* _Required task_
Exactly the lines from the line with "joystick_box();" to the line with "imported = [obj" should be extracted, both included, with no other lines.

* _Data section_

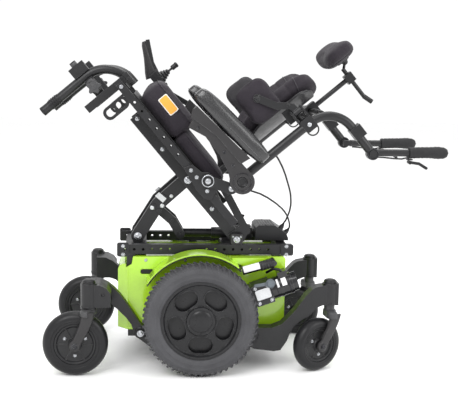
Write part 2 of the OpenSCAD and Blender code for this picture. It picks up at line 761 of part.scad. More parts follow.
// Tube swept along a route of points, with a ring of vertices at each point
module swept(route, r, sides) {
    n = len(route);
    function along(i) = let (a = route[max(i - 1, 0)], b = route[min(i + 1, n - 1)]) (b - a) / norm(b - a);
    function across(i) = let (c = cross(along(i), [1, 0, 0])) c / norm(c);
    points = [for (i = [0:n - 1], k = [0:sides - 1])
              let (u = across(i), v = cross(along(i), u), a = 360 * k / sides)
              route[i] + r * (cos(a) * u + sin(a) * v)];
    polyhedron(points,
               [[for (k = [0:sides - 1]) k],
                for (i = [0:n - 2], k = [0:sides - 1])
                    let (j = (k + 1) % sides, a = i * sides)
                    [a + k, a + sides + k, a + sides + j, a + j],
                [for (k = [sides - 1:-1:0]) (n - 1) * sides + k]]);
}

module lever_cable() on_base() color([0.05, 0.05, 0.05]) swept(lever_route, 2.5, 8);

module recline_cable() on_base() color([0.05, 0.05, 0.05]) swept(recline_route, 2.5, 8);

base_frame();
base_rails();
shroud();
batteries();
drive_motors();
gearboxes();
power_module();
tilt_actuator();
suspension_dampers();
drive_tyre(-1);  // drive_tyre_left
drive_tyre(1);  // drive_tyre_right
drive_rim(-1);  // drive_rim_left
drive_rim(1);  // drive_rim_right
freewheel_lever(-1);  // freewheel_lever_left
freewheel_lever(1);  // freewheel_lever_right
front_arm(-1);  // front_arm_left
front_arm(1);  // front_arm_right
rear_arm(-1);  // rear_arm_left
rear_arm(1);  // rear_arm_right
front_fork(-1);  // front_fork_left
front_fork(1);  // front_fork_right
rear_fork(-1);  // rear_fork_left
rear_fork(1);  // rear_fork_right
front_caster(-1);  // front_caster_left
front_caster(1);  // front_caster_right
rear_caster(-1);  // rear_caster_left
rear_caster(1);  // rear_caster_right
lifting_arms();
tilt_strut();
actuator_rod();
slider(-1);  // slider_left
slider(1);  // slider_right
seat_beams();
seat_rails();
seat_pan();
seat_cushion();
back_canes();
back_shell();
back_cushion();
arm_link(-1);  // arm_link_left
arm_link(1);  // arm_link_right
arm_pad(-1);  // arm_pad_left
arm_pad(1);  // arm_pad_right
joystick_box();
joystick_stick();
hanger(-1);  // hanger_left
hanger(1);  // hanger_right
push_handle(-1);  // push_handle_left
push_handle(1);  // push_handle_right
handle_grip(-1);  // handle_grip_left
handle_grip(1);  // handle_grip_right
handle_lever(-1);  // handle_lever_left
handle_lever(1);  // handle_lever_right
headrest_post();
headrest_arm();
headrest_pad();
lateral_pad(-1);  // lateral_pad_left
lateral_pad(1);  // lateral_pad_right
recline_cable();
lever_cable();
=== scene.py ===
import json
import math

import bmesh
import bpy
from mathutils import Matrix, Vector


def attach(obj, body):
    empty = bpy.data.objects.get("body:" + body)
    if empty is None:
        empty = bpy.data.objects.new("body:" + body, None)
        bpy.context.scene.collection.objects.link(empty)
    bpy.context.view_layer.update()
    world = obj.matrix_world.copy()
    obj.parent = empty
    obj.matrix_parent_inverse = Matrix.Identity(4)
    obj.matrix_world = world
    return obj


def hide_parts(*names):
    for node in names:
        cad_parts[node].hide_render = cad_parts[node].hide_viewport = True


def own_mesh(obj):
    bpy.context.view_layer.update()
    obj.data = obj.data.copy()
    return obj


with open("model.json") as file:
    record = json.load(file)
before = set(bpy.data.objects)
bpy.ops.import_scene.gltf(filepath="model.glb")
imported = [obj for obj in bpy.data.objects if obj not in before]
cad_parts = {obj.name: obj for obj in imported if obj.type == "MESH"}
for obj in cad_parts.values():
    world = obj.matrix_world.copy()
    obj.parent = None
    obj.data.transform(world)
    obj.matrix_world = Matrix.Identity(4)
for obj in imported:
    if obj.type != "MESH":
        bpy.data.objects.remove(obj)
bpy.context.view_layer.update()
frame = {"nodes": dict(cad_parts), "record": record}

# ---- Places ----
# Chassis places are millimetres from the drive axle's line, seat places are millimetres in the
# tilted seat's own frame: x to the rear, z square to the seat. Both come from the record's joints.

JOINTS = {joint["name"]: joint for joint in frame["record"]["behaviour"]["joints"]}
MM = 0.001
SIDES = {"left": -1, "right": 1}


def pivot(joint):
    return Vector(JOINTS[joint]["pos_m"])


AXLE = pivot("drive_wheel_left_spin")
WHEEL_Y = abs(AXLE.y) / MM
WHEEL_Z = AXLE.z / MM
SEAT_UP = Vector(JOINTS["hanger_left_swing"]["axis"])
SEAT_BACK = Vector((SEAT_UP.z, 0, -SEAT_UP.x))
SEAT_ORIGIN = pivot("slider_left_turn")
SEAT_ORIGIN.y = 0


def axes(origin, x, z):
    """Matrix from millimetres in a frame with these X and Z directions to metres in the row frame."""
    y = z.cross(x)
    turn = Matrix((x, y, z)).transposed().to_4x4()
    return Matrix.Translation(origin) @ turn @ Matrix.Scale(MM, 4)


BASE = axes(Vector((AXLE.x, 0, 0)), Vector((1, 0, 0)), Vector((0, 0, 1)))
SEAT = axes(SEAT_ORIGIN, SEAT_BACK, SEAT_UP)


def in_seat(joint):
    """A joint's place in the seat's frame, in millimetres."""
    return SEAT.inverted() @ pivot(joint)


def handle_frame(side):
    joint = pivot("handle_%s_turn" % side)
    return axes(joint, Vector((1, 0, 0)), Vector((0, 0, 1)))


def mirrored(side):
    """Shapes are drawn for the left side; this flips them for the right."""
    return Matrix.Scale(-1, 4, (0, 1, 0)) if SIDES[side] > 0 else Matrix.Identity(4)


# ---- Camera, at the photograph's angle ----

def make_camera():
    yaw, pitch, roll = (math.radians(angle) for angle in (4.88, 8.32, 1.07))
    forward = Vector((math.sin(yaw) * math.cos(pitch), math.cos(yaw) * math.cos(pitch), -math.sin(pitch)))
    level = Vector((math.cos(yaw), -math.sin(yaw), 0))
    above = level.cross(forward)
    right = level * math.cos(roll) + above * math.sin(roll)
    up = above * math.cos(roll) - level * math.sin(roll)
    data = bpy.data.cameras.new("camera")
    data.lens = 71.02
    data.sensor_width = 36
    camera = bpy.data.objects.new("camera", data)
    bpy.context.collection.objects.link(camera)
    camera.matrix_world = Matrix.Translation(BASE @ Vector((-132.2, -2620.3, 839.6))) @ Matrix(
        (right, up, -forward)).transposed().to_4x4()
    bpy.context.scene.camera = camera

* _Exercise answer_
joystick_box();
joystick_stick();
hanger(-1);  // hanger_left
hanger(1);  // hanger_right
push_handle(-1);  // push_handle_left
push_handle(1);  // push_handle_right
handle_grip(-1);  // handle_grip_left
handle_grip(1);  // handle_grip_right
handle_lever(-1);  // handle_lever_left
handle_lever(1);  // handle_lever_right
headrest_post();
headrest_arm();
headrest_pad();
lateral_pad(-1);  // lateral_pad_left
lateral_pad(1);  // lateral_pad_right
recline_cable();
lever_cable();
=== scene.py ===
import json
import math

import bmesh
import bpy
from mathutils import Matrix, Vector


def attach(obj, body):
    empty = bpy.data.objects.get("body:" + body)
    if empty is None:
        empty = bpy.data.objects.new("body:" + body, None)
        bpy.context.scene.collection.objects.link(empty)
    bpy.context.view_layer.update()
    world = obj.matrix_world.copy()
    obj.parent = empty
    obj.matrix_parent_inverse = Matrix.Identity(4)
    obj.matrix_world = world
    return obj


def hide_parts(*names):
    for node in names:
        cad_parts[node].hide_render = cad_parts[node].hide_viewport = True


def own_mesh(obj):
    bpy.context.view_layer.update()
    obj.data = obj.data.copy()
    return obj


with open("model.json") as file:
    record = json.load(file)
before = set(bpy.data.objects)
bpy.ops.import_scene.gltf(filepath="model.glb")
imported = [obj for obj in bpy.data.objects if obj not in before]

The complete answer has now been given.